Lindley suggested that, in this case, possibly “the tasters compared notes”. Taber, in his book, certainly refers to a lot of talking during the tasting of the white wines; and Balzer, in his newsletter, quoted Spurrier as saying “I asked them not to talk, but she [Odette Kahn] and others were constantly comparing notes.” However, this is not the same thing as two people writing down the same scores for each wine. Furthermore, as far as I can tell from the few online photographs of the event, Oliver and Vrinat were not seated next to each other.

So, I have a different suggestion — there was a transcription error when the scores were being compiled. That is, when they were copying the numbers, someone swapped from reading one row or column to another, part way through. We have all done this when reading, for example, and we end up reading the same line of text twice. So, I am suggesting that part (or most) of the white-wine data from one of these two people is simply an inadvertent duplicate of the other one. For one of these two people we do not have their original scores — they have been consigned to the proverbial scrap heap of history.

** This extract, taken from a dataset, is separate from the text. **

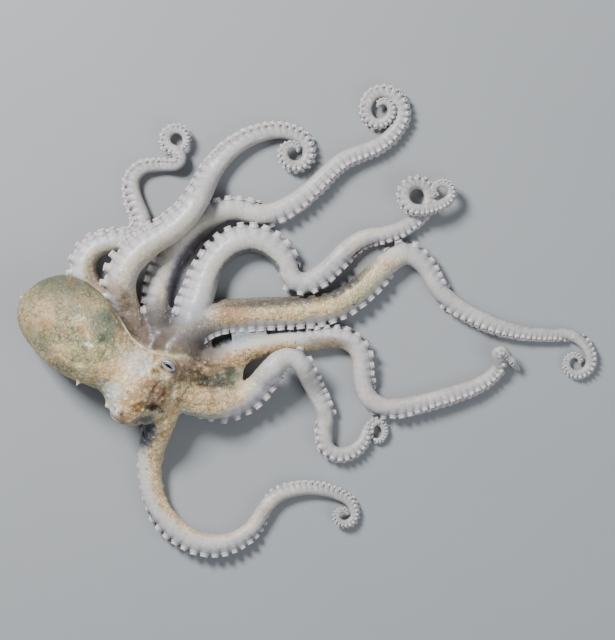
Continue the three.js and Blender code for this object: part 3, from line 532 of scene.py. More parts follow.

For me, this is the simplest explanation for why some of the individual scores do not add up to the published totals. And it is also why I can never have the original data, because the error lies at the source, in the original data compiled at the event. In my scenario, since both Taber and the Connoisseurs’ Guide independently have the same erroneous data, no-one can now possibly have the correct data, in the absence of the original score cards.

This doesn’t change history, of course, but it might change how we commemorate it.

For example, with regard to Stag’s Leap Wine Cellars, whose wine topped the red-wine rankings, the Wine Enthusiast magazine noted last year (The Judgment of Paris turns 40) that “At the new Fay Outlook & Visitor Center, special tastings in May [2016] will showcase both library wines and barrel samples. Memorabilia include a bottle of the 1973 Cab and copies of the judges’ score sheets.” No, I’m sorry, but that latter sort of memorabilia is sadly not possible, in this case.

For their help with various aspects of my search, I gratefully thank Orley C. Ashenfelter, Darrell Corti, Christine Graham, Bob Henry, Aaron Nix-Gomez, Charlie Olken, Steven Spurrier, George Taber, and Becca Yeamans Irwin.